Auch wenn sich die Medien für das Thema Flüchtlinge zuletzt nicht mehr ganz so sehr interessieren, im Kino gibt es mehr als genügend Beiträge, die diese Lücke schließen. Die Migrantigen behandelt jedoch weniger die Frage, was mit den vielen Menschen passieren soll, die nach Europa strömen. Vielmehr wird hier überlegt: Was geschieht eigentlich mit denen, die schon hier sind. Mit den Ausländern, die in der Fremde ein neues Leben aufbauen. Überraschend wählte Regisseur Arman T. Riahi hier aber weder das Drama noch die Dokumentation, obwohl er gerade im letzteren Bereich erfahren ist – etwa in Everyday Rebellion. Stattdessen drehte er hier eine Komödie, die sich ausgerechnet über eine Doku lustig macht. Eine Doku, die mehr an einer Geschichte denn an der Wahrheit interessiert ist.
Hier bekommt jeder sein Fett weg
Das ist sowohl auf der Meta-Ebene lustig, wie auch ganz konkret: Wenn sensationsgeile Medien auf der Jagd nach einer Story alles nehmen, was sie finden, dann braucht es keinen Kontext, um mindestens schmunzeln zu können. Zumal Die Migrantigen ja nicht nur die fragwürdigen Methoden von Journalisten aufs Korn nimmt. Vielmehr ist der Film eine allgemeine Auseinandersetzung mit Vorurteilen. Wir alle haben sie irgendwo, der eine mehr, der andere weniger, oftmals ohne sich dessen bewusst zu sein. Wenn Rahi und seinen beiden Hauptdarstellern – die beide am Drehbuch mitschrieben – eines gelingt, dann ist es, einem den Spiegel vorzuhalten und eigene Ansichten in Frage zu stellen.
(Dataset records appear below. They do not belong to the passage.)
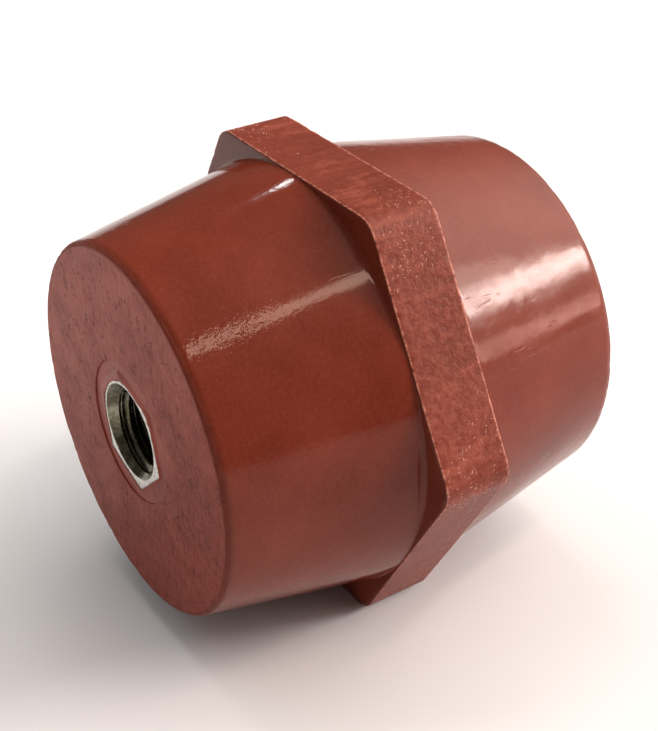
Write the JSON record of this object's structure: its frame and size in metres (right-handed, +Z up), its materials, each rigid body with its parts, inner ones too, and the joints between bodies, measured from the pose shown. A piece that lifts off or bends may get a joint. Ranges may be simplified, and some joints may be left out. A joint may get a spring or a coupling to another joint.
{
  "type": "busbar standoff insulator",
  "caption": "Red-brown moulded resin standoff insulator: two cones joined at a hexagonal flange, with a tapped metal insert in each end face.",
  "frame": {"origin": "on the surface that the part lies on, below the middle of its length: the centre of the lowest flange flat", "axes": "+Y along the insulator's axis from the front end face to the rear one, +Z up, +X to the right seen from the front"},
  "size_m": [0.0568, 0.05, 0.05],
  "materials": {
    "moulded_resin": "satin",
    "plated_steel": "satin"
  },
  "bodies": {
    "root": {"insulating_body": "moulded_resin", "front_threaded_insert": "plated_steel", "rear_threaded_insert": "plated_steel"}
  },
  "joints": []
}
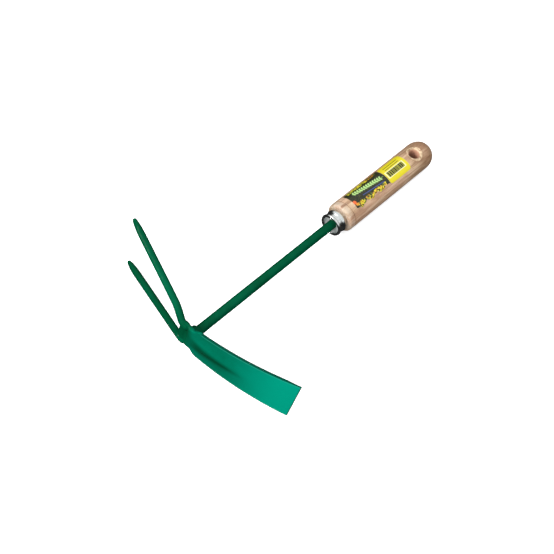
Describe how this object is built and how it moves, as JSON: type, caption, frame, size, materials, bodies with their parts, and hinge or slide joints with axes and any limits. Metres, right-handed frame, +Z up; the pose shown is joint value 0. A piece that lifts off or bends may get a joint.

Welche Erwartungen habe Menschen mit Migrationshintergrund gegenüber? Ab wann wird aus diesen Erwartungen ein Vorurteil? Können wir überhaupt leben, so ganz ohne Vorurteil? Das alles sind wichtige Fragen, welche Die Migrantigen jedoch eher beim Vorbeifahren streift. Allzu intellektuell will die Komödie gar nicht sein, Spaß steht im Vordergrund. Das klappt mal besser, mal schlechter. Wenn sich die zwei völlig unbeholfen irgendwelcher Klischees bedienen und versuchen eben die Erwartungen zu erfüllen, von denen sie gar nicht so genau wissen, wie die aussehen, dann ist das schon amüsant.
Zum Ende geht die Luft aus
So ganz hält die Idee dann aber doch nicht über die volle Laufzeit. Zu sehr versteift sich Die Migrantigen darauf, Witze nach demselben Schema zu erzählen, Situationen wieder und wieder zu wiederholen. Zudem leidet das originelle Szenario auch darunter, dass der Film an sich völlig unoriginellen Wegen folgt. Im Grunde ist die Komödie nur eine weitere der vielen, in der ein Protagonist mit einer Lüge den Weg nach oben sucht. Das geht – so verlangt es das Gesetz des Genres – eine Weile gut, bis dem Lügenden alles über den Kopf wächst, die Geschichte eskaliert, das Kartenhaus krachend zusammenbricht und im Anschluss alle ein bisschen schlauer sind.
Zu keinem Zeitpunkt weicht der Film dabei nennenswert von dieser Formel ab, es fehlen die überraschenden Momente. Denn auch die kleineren Nebenstränge, die irgendwo eingeflochten wurden, verschwinden irgendwann im Nichts. Schade ist es schon, dass der Film, der so widerspenstig begann, so unkorrekt, am Ende dann doch ein bisschen zu brav bleibt und das Risiko scheut. Sympathisch ist er dennoch. Es gibt einige herrlich absurde Szenen. Und wer den typisch österreichischen Humor mag, der wird hier ohnehin gut bedient.